Researchers have also found that different people with celiac disease show different immune responses to the same infection, a discovery that may help explain why celiac symptoms vary so dramatically from one person to the next. Some experience digestive distress, while others develop skin conditions, neurological symptoms, or nutrient deficiencies with little to no gut involvement.
Rotavirus, in particular, has been identified as one virus more likely to trigger these immune responses. This finding has significant implications: a rotavirus vaccine already exists. If rotavirus is confirmed as a trigger, that widely available vaccination could potentially help prevent celiac disease in genetically susceptible individuals, particularly children and relatives of people already diagnosed, who face a higher-than-average risk.
What This Means If You Have a Family Member with Celiac Disease
First-degree relatives of someone with celiac disease, parents, siblings, and children, have a significantly higher risk of developing the condition themselves. Understanding this helps explain why screening is so important for this group, even in the absence of obvious symptoms.

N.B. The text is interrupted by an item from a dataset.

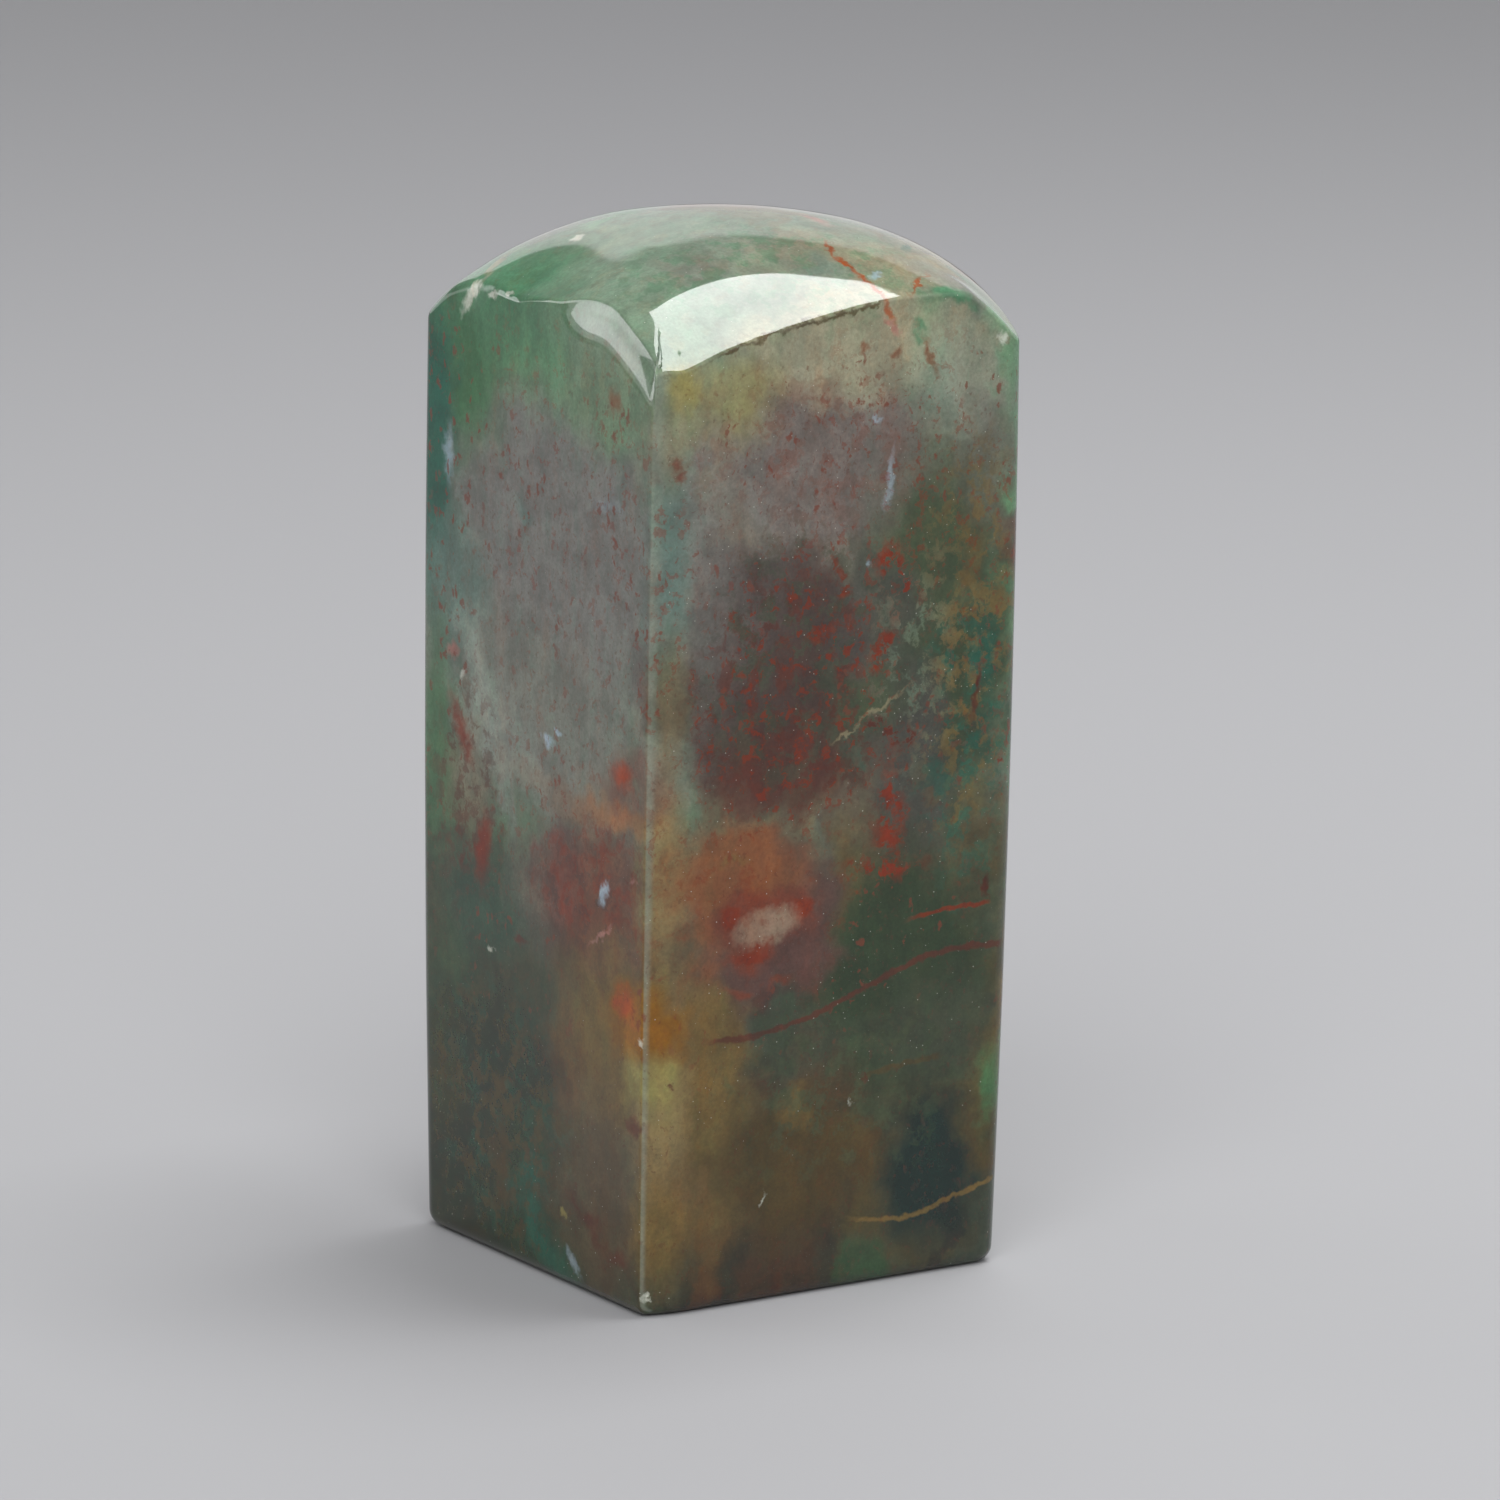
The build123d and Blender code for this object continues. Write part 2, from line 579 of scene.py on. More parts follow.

# %% [markdown]
# ## The stone's colours
# Bloodstone is green and grey quartz with red iron spots. Its colours are named here once, as the share of
# light that each mineral gives back. A photograph would do as a guide to them, but not as their source: what
# a camera sees is the mineral's colour and the shine over it, so the shine was taken off.

# %% Palette
palette = {
    "emerald": (0.115, 0.230, 0.130),
    "leaf green": (0.050, 0.118, 0.058),
    "sea green": (0.070, 0.150, 0.088),
    "jade grey": (0.110, 0.150, 0.108),
    "jade": (0.134, 0.186, 0.132),
    "moss": (0.125, 0.180, 0.115),
    "deep green": (0.010, 0.018, 0.008),
    "forest": (0.020, 0.034, 0.016),
    "teal": (0.016, 0.078, 0.054),
    "cyan grey": (0.100, 0.145, 0.125),
    "lilac grey": (0.138, 0.136, 0.124),
    "taupe": (0.140, 0.144, 0.122),
    "warm grey": (0.125, 0.108, 0.096),
    "pale jade": (0.175, 0.195, 0.160),
    "smoke": (0.036, 0.041, 0.023),
    "khaki": (0.118, 0.082, 0.034),
    "umber": (0.076, 0.058, 0.034),
    "olive brown": (0.052, 0.036, 0.014),
    "olive": (0.026, 0.028, 0.007),
    "sand": (0.180, 0.140, 0.074),
    "straw": (0.230, 0.205, 0.086),
    "stone yellow": (0.200, 0.180, 0.115),
    "wheat": (0.265, 0.245, 0.160),
    "amber": (0.200, 0.092, 0.024),
    "peach": (0.240, 0.134, 0.078),
    "rust": (0.150, 0.053, 0.028),
    "scarlet": (0.330, 0.055, 0.026),
    "vermilion": (0.210, 0.072, 0.040),
    "blood": (0.055, 0.011, 0.007),
    "maroon": (0.042, 0.027, 0.022),
    "slate": (0.044, 0.044, 0.037),
    "dark moss": (0.040, 0.055, 0.028),
    "sage": (0.034, 0.043, 0.026),
    "plum": (0.074, 0.041, 0.034),
    "salmon": (0.165, 0.076, 0.042),
    "oat": (0.200, 0.150, 0.112),
    "iron red": (0.150, 0.034, 0.022),
    "brick": (0.072, 0.024, 0.017),
    "wine": (0.130, 0.044, 0.030),
    "rose": (0.280, 0.150, 0.130),
    "frost": (0.300, 0.370, 0.420),
    "milk": (0.480, 0.490, 0.430),
    "mist": (0.260, 0.290, 0.250),
    "blue black": (0.004, 0.014, 0.011),
}
print(f"{len(palette)} colours in the palette.")

# %% [markdown]
# ## Nodes by short calls
# Every node of the stone is made with one call, which names the kind, what goes into each socket and any
# settings. Colours that never change are written on the socket itself.

# %% Node helpers
stone_finish = bpy.data.materials.new("polished_bloodstone")
stone_finish.use_nodes = True
tree = stone_finish.node_tree
shader = tree.nodes["Principled BSDF"]


def add(kind, inputs=None, **settings):
    """Add a node. inputs maps a socket's name or number to a value or to the socket to link from."""
    new = tree.nodes.new("ShaderNode" + kind)
    for setting, value in settings.items():
        setattr(new, setting, value)
    for socket, value in (inputs or {}).items():
        if isinstance(value, bpy.types.NodeSocket):
            tree.links.new(value, new.inputs[socket])
        else:
            new.inputs[socket].default_value = value
    return new


def calculate(operation, first, second=0.0, third=0.0):
    """One step of arithmetic on numbers."""
    return add("Math", {0: first, 1: second, 2: third}, operation=operation).outputs[0]


def mixed(factor, under, over, blend="MIX"):
    """Lay one colour over another. Each is a palette name, a colour or a socket."""
    values = {0: factor}
    for socket, colour in ((6, under), (7, over)):
        values[socket] = (*palette[colour], 1) if isinstance(colour, str) else colour
    return add("Mix", values, data_type="RGBA", blend_type=blend, clamp_factor=True).outputs[2]


def stepped(value, low, high, bottom=0.0, top=1.0):
    """A smooth step: bottom where value is under low, top where it is over high."""
    inputs = {0: value, 1: low, 2: high, 3: bottom, 4: top}
    return add("MapRange", inputs, interpolation_type="SMOOTHSTEP").outputs[0]


def noise(vector, scale, detail=3.0, roughness=0.55, distortion=0.0):
    """A cloudy noise. scale is how many lumps it has in a millimetre."""
    inputs = {"Vector": vector, "Scale": scale, "Detail": detail, "Roughness": roughness}
    return add("TexNoise", {**inputs, "Distortion": distortion})


def vector_sum(first, second, operation="ADD"):
    """One step of arithmetic on places, a sum unless the operation says otherwise."""
    return add("VectorMath", {0: first, 1: second}, operation=operation).outputs[0]


print(f"The material {stone_finish.name} starts with {len(tree.nodes)} nodes.")

# %% [markdown]
# ## Points inside the stone
# The pattern of a natural stone runs through it, so it is a function of the place in millimetres, not of the
# surface. Two warped copies of the place give ragged outlines: a loose one for wide zones, a tight one for
# spots. A third is squeezed upwards, because this stone's grain stands upright.

# %% Places
object_place = add("TexCoord").outputs["Object"]
place_mm = vector_sum(object_place, (1000, 1000, 1000), "MULTIPLY")


def warped(scale, reach, detail):
    """The place in millimetres, moved about by up to half the reach."""
    shift = vector_sum(noise(place_mm, scale, detail).outputs["Color"], (0.5, 0.5, 0.5), "SUBTRACT")
    return vector_sum(place_mm, vector_sum(shift, (reach, reach, reach), "MULTIPLY"))


loose_place = warped(0.32, 5.0, 4.0)
tight_place = warped(1.5, 1.2, 3.0)
upright_place = vector_sum(loose_place, (1.0, 1.0, 0.42), "MULTIPLY")
print(f"The places take {len(tree.nodes)} nodes.")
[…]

Celiac disease is notoriously underdiagnosed. Many people live with it for years, experiencing symptoms that get attributed to other conditions. Knowing that a specific combination of factors causes celiac disease rather than it being a random occurrence gives both patients and physicians a clearer roadmap for identifying who is most at risk.
Looking Ahead: Could Celiac Disease Be Prevented?
The celiac research community is increasingly focused on prevention, not just treatment. While a strict gluten-free diet remains the only effective management strategy today, identifying the environmental triggers of celiac disease opens the door to something more powerful: stopping it before it starts.
Vaccination against viral triggers, microbiome-based interventions, and early genetic screening are all being explored. These possibilities may sound distant, but science is moving faster than many people realize. For the millions of people with a family history of celiac disease and the many more who carry the genetic markers without knowing it, that progress represents real hope.